The report for Liberia U.S. Embassy Monrovia released the 2021 Trafficking in Persons (TIP) Country Report for Liberia on July 1, 2021. However, this year, the report downgraded Liberia to the Tier 2 Watch List.
The report determines that the Government of Liberia does not fully meet the minimum standards for the elimination of human trafficking—the requirement for a country to be ranked as Tier 1—but it is making efforts to do so.
These efforts included opening a new shelter for child trafficking victims, initiating an investigation into a high-profile labor trafficking case in cooperation with foreign governments, and allocating funding to NGOs to conduct awareness raising campaigns.
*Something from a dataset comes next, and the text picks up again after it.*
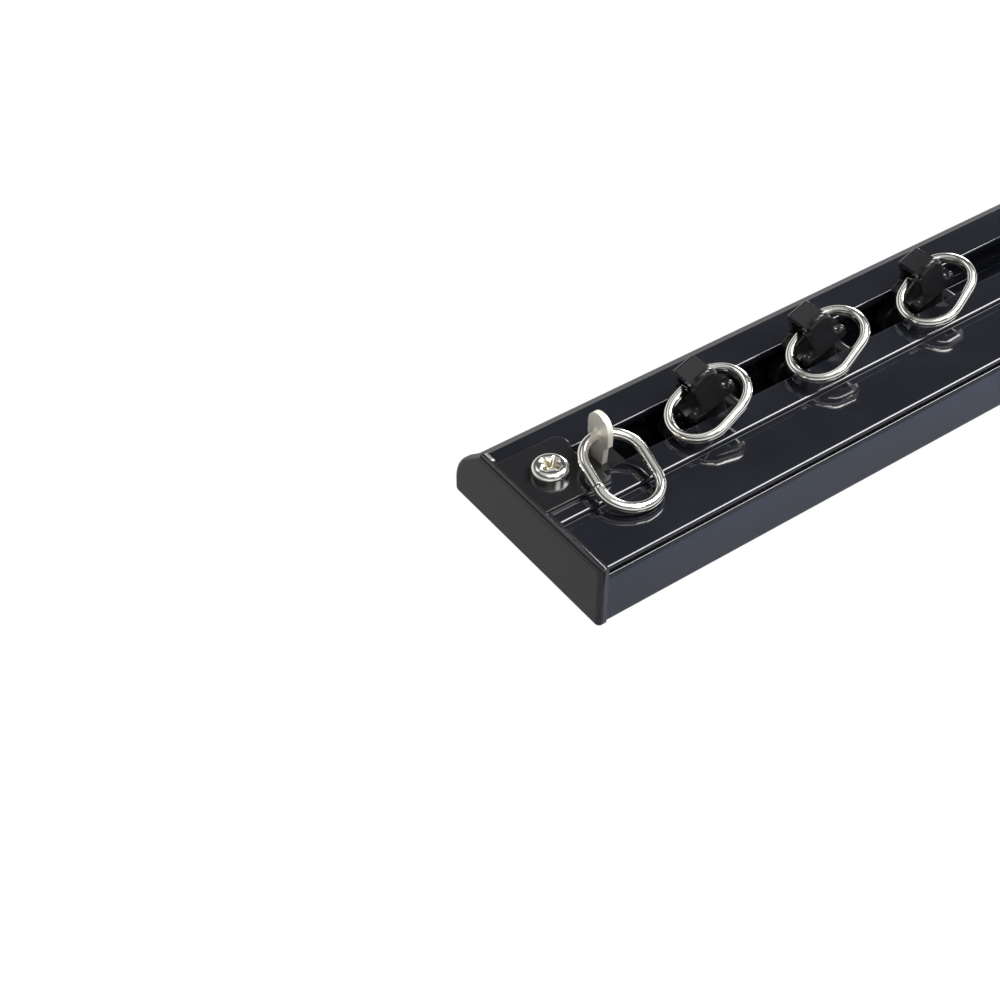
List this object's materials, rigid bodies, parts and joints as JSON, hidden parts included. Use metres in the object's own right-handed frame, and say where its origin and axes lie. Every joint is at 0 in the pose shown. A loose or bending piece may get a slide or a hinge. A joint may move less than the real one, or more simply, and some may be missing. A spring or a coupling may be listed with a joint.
{
  "type": "curtain track",
  "caption": "Short aluminium ceiling curtain track with end caps, roller carriers whose snap hooks hold wire rings, and a fixed eyelet with a ring at each end.",
  "frame": {"origin": "centre of the mounting face", "axes": "+X along the track, +Y across it to the bevelled side, +Z out of the slot"},
  "size_m": [0.3, 0.0474, 0.0267],
  "materials": {
    "rail_paint": "semi-gloss black powder coat",
    "cap_plastic": "fine satin charcoal",
    "blackened_steel": "black oxide",
    "nickel_screw": "nickel plate",
    "nickel_plate": "tumbled nickel plate",
    "nickel_wire": "bright nickel plate",
    "hook_plastic": "semi-gloss black",
    "axle_steel": "plain drawn steel",
    "wheel_plastic": "semi-gloss black"
  },
  "bodies": {
    "track": {"rail": "rail_paint", "end_cap_left": "cap_plastic", "clamp_plate_left": "blackened_steel", "cap_screw_left": "nickel_screw", "eyelet_plate_left": "nickel_plate", "end_cap_right": "cap_plastic", "clamp_plate_right": "blackened_steel", "cap_screw_right": "nickel_screw", "eyelet_plate_right": "nickel_plate"},
    "eyelet_ring_left": {"eyelet_ring_left": "nickel_wire"},
    "eyelet_ring_right": {"eyelet_ring_right": "nickel_wire"},
    "wheel_1_rear_near": {"wheel_1_rear_near": "wheel_plastic"},
    "wheel_1_rear_far": {"wheel_1_rear_far": "wheel_plastic"},
    "wheel_1_front_near": {"wheel_1_front_near": "wheel_plastic"},
    "wheel_1_front_far": {"wheel_1_front_far": "wheel_plastic"},
    "carrier_1": {"carrier_1": "hook_plastic", "axle_1_rear": "axle_steel", "axle_1_front": "axle_steel"},
    "ring_1": {"ring_1": "nickel_wire"},
    "wheel_2_rear_near": {"wheel_2_rear_near": "wheel_plastic"},
    "wheel_2_rear_far": {"wheel_2_rear_far": "wheel_plastic"},
    "wheel_2_front_near": {"wheel_2_front_near": "wheel_plastic"},
    "wheel_2_front_far": {"wheel_2_front_far": "wheel_plastic"},
    "carrier_2": {"carrier_2": "hook_plastic", "axle_2_rear": "axle_steel", "axle_2_front": "axle_steel"},
    "ring_2": {"ring_2": "nickel_wire"},
    "wheel_3_rear_near": {"wheel_3_rear_near": "wheel_plastic"},
    "wheel_3_rear_far": {"wheel_3_rear_far": "wheel_plastic"},
    "wheel_3_front_near": {"wheel_3_front_near": "wheel_plastic"},
    "wheel_3_front_far": {"wheel_3_front_far": "wheel_plastic"},
    "carrier_3": {"carrier_3": "hook_plastic", "axle_3_rear": "axle_steel", "axle_3_front": "axle_steel"},
    "ring_3": {"ring_3": "nickel_wire"}
  },
  "joints": [
    {"name": "eyelet_ring_left_swing", "type": "hinge", "parent": "track", "child": "eyelet_ring_left", "pos_m": [-0.12987, 0.00255, 0.0197], "axis": [-1, 0, 0], "range_deg": [0, 140]},
    {"name": "eyelet_ring_right_swing", "type": "hinge", "parent": "track", "child": "eyelet_ring_right", "pos_m": [0.12987, 0.00255, 0.0197], "axis": [-1, 0, 0], "range_deg": [0, 140]},
    {"name": "carrier_1_slide", "type": "slide", "parent": "track", "child": "carrier_1", "axis": [1, 0, 0], "range_m": [-0.0038, 0.05]},
    {"name": "wheel_1_rear_near_spin", "type": "hinge", "parent": "carrier_1", "child": "wheel_1_rear_near", "pos_m": [-0.10522, 0.00255, 0.00563], "axis": [0, 1, 0], "continuous": true},
    {"name": "wheel_1_rear_far_spin", "type": "hinge", "parent": "carrier_1", "child": "wheel_1_rear_far", "pos_m": [-0.10522, 0.00255, 0.00563], "axis": [0, 1, 0], "continuous": true},
    {"name": "wheel_1_front_near_spin", "type": "hinge", "parent": "carrier_1", "child": "wheel_1_front_near", "pos_m": [-0.09498, 0.00255, 0.00967], "axis": [0, 1, 0], "continuous": true},
    {"name": "wheel_1_front_far_spin", "type": "hinge", "parent": "carrier_1", "child": "wheel_1_front_far", "pos_m": [-0.09498, 0.00255, 0.00967], "axis": [0, 1, 0], "continuous": true},
    {"name": "ring_1_swing", "type": "hinge", "parent": "carrier_1", "child": "ring_1", "pos_m": [-0.10525, 0.00255, 0.02068], "axis": [-0.9301, 0, -0.3673], "range_deg": [0, 180]},
    {"name": "carrier_2_slide", "type": "slide", "parent": "carrier_1", "child": "carrier_2", "axis": [1, 0, 0], "range_m": [-0.0091, 0.05]},
    {"name": "wheel_2_rear_near_spin", "type": "hinge", "parent": "carrier_2", "child": "wheel_2_rear_near", "pos_m": [-0.07472, 0.00255, 0.00563], "axis": [0, 1, 0], "continuous": true},
    {"name": "wheel_2_rear_far_spin", "type": "hinge", "parent": "carrier_2", "child": "wheel_2_rear_far", "pos_m": [-0.07472, 0.00255, 0.00563], "axis": [0, 1, 0], "continuous": true},
    {"name": "wheel_2_front_near_spin", "type": "hinge", "parent": "carrier_2", "child": "wheel_2_front_near", "pos_m": [-0.06448, 0.00255, 0.00967], "axis": [0, 1, 0], "continuous": true},
    {"name": "wheel_2_front_far_spin", "type": "hinge", "parent": "carrier_2", "child": "wheel_2_front_far", "pos_m": [-0.06448, 0.00255, 0.00967], "axis": [0, 1, 0], "continuous": true},
    {"name": "ring_2_swing", "type": "hinge", "parent": "carrier_2", "child": "ring_2", "pos_m": [-0.07475, 0.00255, 0.02068], "axis": [-0.9301, 0, -0.3673], "range_deg": [0, 180]},
    {"name": "carrier_3_slide", "type": "slide", "parent": "carrier_2", "child": "carrier_3", "axis": [1, 0, 0], "range_m": [-0.0092, 0.05]},
    {"name": "wheel_3_rear_near_spin", "type": "hinge", "parent": "carrier_3", "child": "wheel_3_rear_near", "pos_m": [-0.04292, 0.00255, 0.00563], "axis": [0, 1, 0], "continuous": true},
    {"name": "wheel_3_rear_far_spin", "type": "hinge", "parent": "carrier_3", "child": "wheel_3_rear_far", "pos_m": [-0.04292, 0.00255, 0.00563], "axis": [0, 1, 0], "continuous": true},
    {"name": "wheel_3_front_near_spin", "type": "hinge", "parent": "carrier_3", "child": "wheel_3_front_near", "pos_m": [-0.03268, 0.00255, 0.00967], "axis": [0, 1, 0], "continuous": true},
    {"name": "wheel_3_front_far_spin", "type": "hinge", "parent": "carrier_3", "child": "wheel_3_front_far", "pos_m": [-0.03268, 0.00255, 0.00967], "axis": [0, 1, 0], "continuous": true},
    {"name": "ring_3_swing", "type": "hinge", "parent": "carrier_3", "child": "ring_3", "pos_m": [-0.04295, 0.00255, 0.02068], "axis": [-0.9301, 0, -0.3673], "range_deg": [0, 180]}
  ]
}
The TIP Report is the world’s most comprehensive resource of government anti-trafficking efforts—including our own—and reflects the U.S. Government’s commitment to global leadership on this key human rights, law enforcement, and national security issue. In 2020, Liberia was elevated to Tier 2.
Conversely, the Government did not demonstrate overall increasing efforts compared to the previous reporting period, even considering the impact of the COVID-19 pandemic on its anti-trafficking capacity. During this period, the Liberian Government identified fewer victims, initiated fewer investigations, prosecuted fewer defendants, and did not sentence any traffickers.
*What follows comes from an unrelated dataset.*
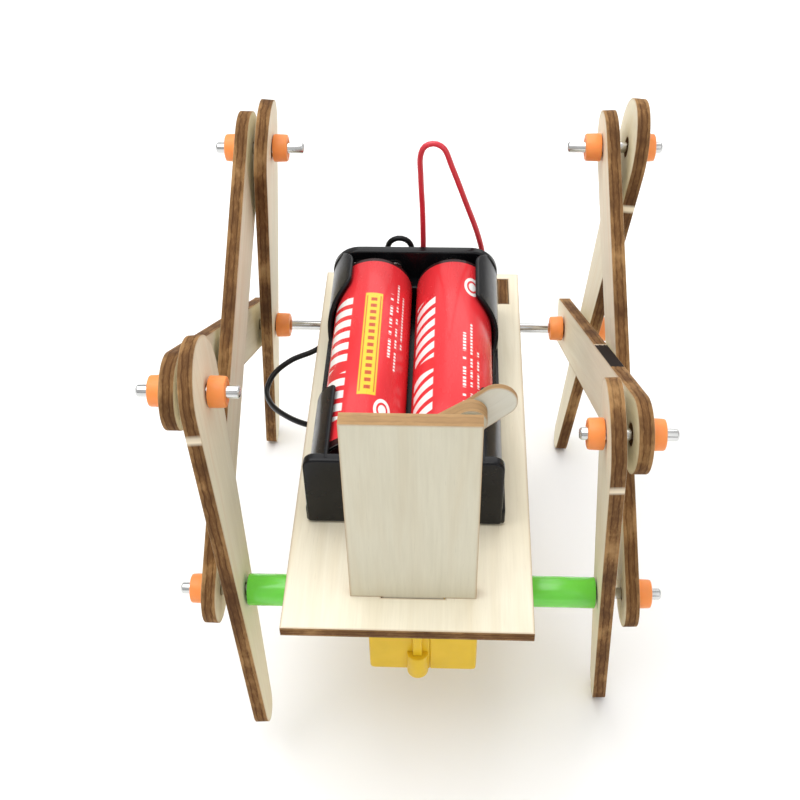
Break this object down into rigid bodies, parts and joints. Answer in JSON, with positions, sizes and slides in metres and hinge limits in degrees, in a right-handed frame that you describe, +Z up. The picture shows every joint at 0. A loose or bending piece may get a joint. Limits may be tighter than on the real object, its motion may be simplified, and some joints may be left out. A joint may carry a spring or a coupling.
{
  "type": "walking robot chassis",
  "caption": "Four-legged plywood walking robot chassis: gear motor, crank-driven leg linkages, battery holder on a flat base plate and an upright front panel.",
  "frame": {"origin": "on the ground under the middle of the robot's bounding box, leads not counted", "axes": "+X to the robot's side with the right leg pair, +Y from the panel end to the battery end, +Z up"},
  "size_m": [0.0874, 0.0942, 0.0895],
  "materials": {
    "plywood": "laser-cut birch plywood, pale faces, browned edges",
    "birch": "thin pale wood strip",
    "orange_plastic": "semi-matte soft plastic bush",
    "green_plastic": "glossy plastic tube",
    "yellow_plastic": "moulded yellow plastic",
    "black_plastic": "glossy black moulded plastic",
    "white_plastic": "white moulded plastic",
    "strap": "clear strap",
    "cell": "red printed foil sleeve",
    "steel": "bright steel",
    "brass": "tinned brass",
    "red_pvc": "red wire insulation",
    "black_pvc": "black wire insulation"
  },
  "bodies": {
    "chassis": {"base_plate": "plywood", "front_panel": "plywood", "panel_batten": "plywood", "panel_paddle": "birch", "axle_bracket_left": "plywood", "axle_bracket_right": "plywood", "battery_holder": "black_plastic", "cell_left": "cell", "cell_right": "cell", "contact_left": "steel", "contact_right": "steel", "spring_left": "steel", "spring_right": "steel", "gearbox_left": "yellow_plastic", "gearbox_right": "yellow_plastic", "motor_can": "steel", "motor_end_cap": "white_plastic", "motor_strap": "strap", "terminal_left": "brass", "terminal_right": "brass", "rear_axle": "steel", "axle_bush_in_left": "orange_plastic", "axle_bush_out_left": "orange_plastic", "axle_bush_in_right": "orange_plastic", "axle_bush_out_right": "orange_plastic", "red_lead": "red_pvc", "black_lead": "black_pvc"},
    "crank": {"output_shaft": "white_plastic", "output_gear": "white_plastic", "crank_disc_left": "plywood", "crank_disc_right": "plywood", "crank_pin_left": "steel", "crank_pin_right": "steel", "green_tube_left": "green_plastic", "green_tube_right": "green_plastic", "pin_bush_left": "orange_plastic", "pin_bush_right": "orange_plastic"},
    "front_leg_left": {"front_leg_left": "plywood", "front_rod_left": "steel", "front_bush_in_left": "orange_plastic", "front_bush_out_left": "orange_plastic"},
    "bar_left": {"bar_left": "plywood", "top_rod_left": "steel", "top_bush_in_left": "orange_plastic", "top_bush_out_left": "orange_plastic"},
    "link_left": {"link_left": "plywood"},
    "rear_leg_left": {"rear_leg_left": "plywood"},
    "front_leg_right": {"front_leg_right": "plywood", "front_rod_right": "steel", "front_bush_in_right": "orange_plastic", "front_bush_out_right": "orange_plastic"},
    "bar_right": {"bar_right": "plywood", "top_rod_right": "steel", "top_bush_in_right": "orange_plastic", "top_bush_out_right": "orange_plastic"},
    "link_right": {"link_right": "plywood"},
    "rear_leg_right": {"rear_leg_right": "plywood"}
  },
  "joints": [
    {"name": "crank_turn", "type": "hinge", "parent": "chassis", "child": "crank", "pos_m": [0.00135, -0.02953, 0.03262], "axis": [1, 0, 0], "range_deg": [-30, 30]},
    {"name": "front_leg_pin_left", "type": "hinge", "parent": "crank", "child": "front_leg_left", "pos_m": [-0.0303, -0.03232, 0.03576], "axis": [1, 0, 0], "range_deg": [-34, 34]},
    {"name": "bar_pin_left", "type": "hinge", "parent": "crank", "child": "bar_left", "pos_m": [-0.0346, -0.03232, 0.03576], "axis": [1, 0, 0], "range_deg": [-34, 34]},
    {"name": "link_axle_left", "type": "hinge", "parent": "chassis", "child": "link_left", "pos_m": [-0.03665, 0.03717, 0.03592], "axis": [1, 0, 0], "range_deg": [-3, 3]},
    {"name": "rear_leg_axle_left", "type": "hinge", "parent": "chassis", "child": "rear_leg_left", "pos_m": [-0.03325, 0.03717, 0.03592], "axis": [1, 0, 0], "range_deg": [-5, 5]},
    {"name": "front_leg_pin_right", "type": "hinge", "parent": "crank", "child": "front_leg_right", "pos_m": [0.033, -0.02674, 0.02948], "axis": [1, 0, 0], "range_deg": [-34, 34]},
    {"name": "bar_pin_right", "type": "hinge", "parent": "crank", "child": "bar_right", "pos_m": [0.0373, -0.02674, 0.02948], "axis": [1, 0, 0], "range_deg": [-34, 34]},
    {"name": "link_axle_right", "type": "hinge", "parent": "chassis", "child": "link_right", "pos_m": [0.03035, 0.03717, 0.03592], "axis": [1, 0, 0], "range_deg": [-3, 3]},
    {"name": "rear_leg_axle_right", "type": "hinge", "parent": "chassis", "child": "rear_leg_right", "pos_m": [0.03425, 0.03717, 0.03592], "axis": [1, 0, 0], "range_deg": [-5, 5]}
  ],
  "couplings": [
    {"joint": "front_leg_pin_left", "follows": "crank_turn", "ratio": -1.0303},
    {"joint": "bar_pin_left", "follows": "crank_turn", "ratio": -0.9624},
    {"joint": "link_axle_left", "follows": "crank_turn", "ratio": 0.0495},
    {"joint": "rear_leg_axle_left", "follows": "crank_turn", "ratio": 0.1061},
    {"joint": "front_leg_pin_right", "follows": "crank_turn", "ratio": -0.9598},
    {"joint": "bar_pin_right", "follows": "crank_turn", "ratio": -1.0405},
    {"joint": "link_axle_right", "follows": "crank_turn", "ratio": -0.0427},
    {"joint": "rear_leg_axle_right", "follows": "crank_turn", "ratio": -0.1124}
  ]
}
According to the report, law enforcement officials still lack adequate resources and understanding of human trafficking to effectively investigate and prosecute trafficking crimes. Shelter services for victims remained insufficient, and the government did not provide support to NGOs caring for victims. For these reasons, Liberia was downgraded to the Tier 2 Watch List.
As in the past, this year’s Trafficking in Persons Report recommends a number of steps that the Government of Liberia can take to improve its ranking. These include, but are not limited to, increasing efforts to investigate and prosecute trafficking cases, including internal trafficking cases and officials accused of complicity.
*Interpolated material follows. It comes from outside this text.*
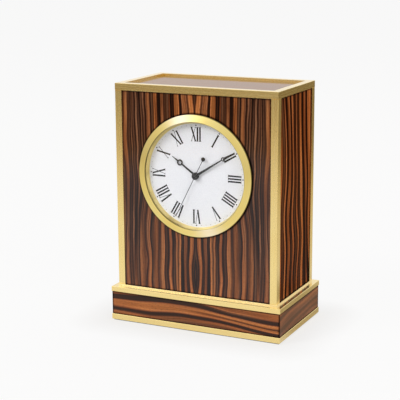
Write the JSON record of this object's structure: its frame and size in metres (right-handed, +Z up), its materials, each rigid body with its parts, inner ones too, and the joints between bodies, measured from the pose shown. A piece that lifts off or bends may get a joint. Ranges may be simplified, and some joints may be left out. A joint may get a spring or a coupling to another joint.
{
  "type": "desk clock",
  "caption": "Upright desk clock: striped wood panels in a brass frame on a banded plinth, round white dial with turning hands, geared battery movement and a hinged rear door.",
  "frame": {"origin": "middle of the plinth's footprint, on the surface it stands on", "axes": "+Z up, the dial faces -Y, +X to the right seen from the front"},
  "size_m": [0.175, 0.102, 0.23],
  "materials": {
    "striped_wood": "striped dark hardwood veneer under clear lacquer",
    "case_wood": "plain stained hardwood, satin lacquer",
    "core_board": "raw fibreboard",
    "brass": "satin brushed brass, lacquered",
    "felt": "dark pressed felt",
    "glass": "clear flat glass",
    "dial_white": "matt white enamel",
    "hand_paint": "dark grey satin paint on steel",
    "black_plastic": "fine grained moulded plastic",
    "gear_plastic": "natural acetal",
    "steel": "zinc plated steel",
    "spring_steel": "bare spring steel",
    "battery_jacket": "plain printed jacket",
    "coil": "enamelled copper winding on a steel stator"
  },
  "bodies": {
    "case": {"base_felt": "felt", "battery": "battery_jacket", "battery_contacts": "spring_steel", "bezel": "brass", "catch_magnet": "black_plastic", "dial_plate": "dial_white", "floor_board": "case_wood", "foot_frame": "brass", "front_panel": "striped_wood", "glass": "glass", "hinge_pins": "brass", "hinge_screws_case": "steel", "lower_hinge_leaf_case": "brass", "mounting_plate": "black_plastic", "movement_case": "black_plastic", "movement_cover": "black_plastic", "movement_screws": "steel", "plinth_base_frame": "brass", "plinth_core": "core_board", "plinth_panel_front": "striped_wood", "plinth_panel_left": "striped_wood", "plinth_panel_rear": "striped_wood", "plinth_panel_right": "striped_wood", "plinth_screws": "steel", "plinth_top_frame": "brass", "post_front_left": "brass", "post_front_right": "brass", "post_rear_left": "brass", "post_rear_right": "brass", "rear_stile_left": "case_wood", "rear_stile_right": "case_wood", "reflector_ring": "brass", "ring_nut": "brass", "side_panel_left": "striped_wood", "side_panel_right": "striped_wood", "snap_ring": "spring_steel", "stepping_motor": "coil", "top_panel": "striped_wood", "top_rail_front": "brass", "top_rail_left": "brass", "top_rail_rear": "brass", "top_rail_right": "brass", "upper_hinge_leaf_case": "brass"},
    "door": {"rear_door": "case_wood", "lower_hinge_leaf_door": "brass", "upper_hinge_leaf_door": "brass", "hinge_screws_door": "steel", "door_knob": "brass", "catch_plate": "steel"},
    "hour": {"hour_hand": "hand_paint", "hour_wheel": "gear_plastic"},
    "minute": {"minute_hand": "hand_paint", "minute_arbor": "gear_plastic"},
    "seconds": {"seconds_hand": "hand_paint", "seconds_wheel": "gear_plastic"},
    "third": {"third_wheel": "gear_plastic"},
    "centre": {"centre_wheel": "gear_plastic"},
    "motion": {"motion_wheel": "gear_plastic", "set_knob": "gear_plastic"},
    "stepper": {"stepper_wheel": "gear_plastic"}
  },
  "joints": [
    {"name": "door_swing", "type": "hinge", "parent": "case", "child": "door", "pos_m": [0.065, 0.0447, 0.13], "axis": [0, 0, -1], "range_deg": [0, 110]},
    {"name": "minute_turn", "type": "hinge", "parent": "case", "child": "minute", "pos_m": [0, -0.0447, 0.148], "axis": [0, 1, 0], "continuous": true},
    {"name": "hour_turn", "type": "hinge", "parent": "case", "child": "hour", "pos_m": [0, -0.0447, 0.148], "axis": [0, 1, 0], "continuous": true},
    {"name": "motion_turn", "type": "hinge", "parent": "case", "child": "motion", "pos_m": [-0.00827, -0.0447, 0.14499], "axis": [0, 1, 0], "continuous": true},
    {"name": "seconds_turn", "type": "hinge", "parent": "case", "child": "seconds", "pos_m": [0, -0.0447, 0.148], "axis": [0, 1, 0], "continuous": true},
    {"name": "third_turn", "type": "hinge", "parent": "case", "child": "third", "pos_m": [0.00696, -0.0447, 0.15288], "axis": [0, 1, 0], "continuous": true},
    {"name": "centre_turn", "type": "hinge", "parent": "case", "child": "centre", "pos_m": [0, -0.0447, 0.148], "axis": [0, 1, 0], "continuous": true},
    {"name": "stepper_turn", "type": "hinge", "parent": "case", "child": "stepper", "pos_m": [-0.0042, -0.0447, 0.15527], "axis": [0, 1, 0], "continuous": true}
  ],
  "couplings": [
    {"joint": "hour_turn", "follows": "minute_turn", "ratio": 0.083333},
    {"joint": "motion_turn", "follows": "minute_turn", "ratio": -0.33333},
    {"joint": "third_turn", "follows": "seconds_turn", "ratio": -0.13333},
    {"joint": "centre_turn", "follows": "seconds_turn", "ratio": 0.016667},
    {"joint": "stepper_turn", "follows": "seconds_turn", "ratio": -6}
  ]
}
The report also dwells on training law enforcement and judicial officials on identifying, investigating, and prosecuting trafficking cases under the 2005 anti-trafficking law; amending the 2005 anti-trafficking law to remove the requirement of force, fraud, or coercion in child sex trafficking cases; prescribing penalties for adult trafficking that are sufficiently stringent and commensurate with the penalties for other grave crimes; and expanding victim services— particularly for victims located outside the capital, males, and victims requiring long-term care.
The Embassy commends civil society organizations for their active involvement in reporting potential trafficking cases and coordinating services for potential victims, especially the Association of Female Sociologists of Liberia and Community Watch Forum.
Others include, Defense for Children International, National Concern Youth of Liberia, Orphan Relief and Rescue, Samaritan’s Purse, THINK Liberia, World Hope International, and YWCA Liberia. Although progress on TIP must be led by the Government of Liberia in partnership with civil society, the U.S. Embassy remains committed to providing appropriate support, the report added.
For example, with funding from the Department of State’s Bureau of International Narcotics and Law Enforcement Affairs (INL), the International Development Law Organization (IDLO) has developed TIP curricula for the Liberian law enforcement and judicial sectors, including a bench book for judges, a handbook for prosecutors, and training for law enforcement officers.
The Trafficking in Persons Report is an annual report mandated by the Trafficking Victims Protection Act (TVPA), passed by the U.S. Congress in 2000. It is compiled by the Trafficking in Persons Office of the U.S. Department of State in Washington, D.C. using information from U.S. embassies, government officials, nongovernmental and international organizations, published reports, news articles, academic studies, research trips to every region of the world, and information submitted to firstname.lastname@example.org.
The United States is committed to objectively assessing government’s efforts, including its own, to meet the TVPA’s minimum standards. Each country is ranked on one of four tiers: Tier 1 – Countries whose governments fully meet the TVPA’s minimum standards for the elimination of trafficking. Tier 2 – Countries whose governments do not fully meet the TVPA’s minimum standards but are making significant efforts to bring themselves into compliance with those standards.
Tier 2 Watch List – Countries whose governments do not fully meet the TVPA’s minimum standards but are making significant efforts to bring themselves into compliance with those standards, and for which: a) the estimated number of victims of severe forms of trafficking is very significant or is significantly increasing and the country is not taking proportional concrete actions; b) there is a failure to provide evidence of increasing efforts to combat severe forms of trafficking in persons from the previous year, including increased investigations, prosecution, and convictions of trafficking crimes, increased assistance to victims, and decreasing evidence of complicity in severe forms of trafficking by government officials. Tier 3 – Countries whose governments do not fully meet the TVPA’s minimum standards and are not making significant efforts to do so.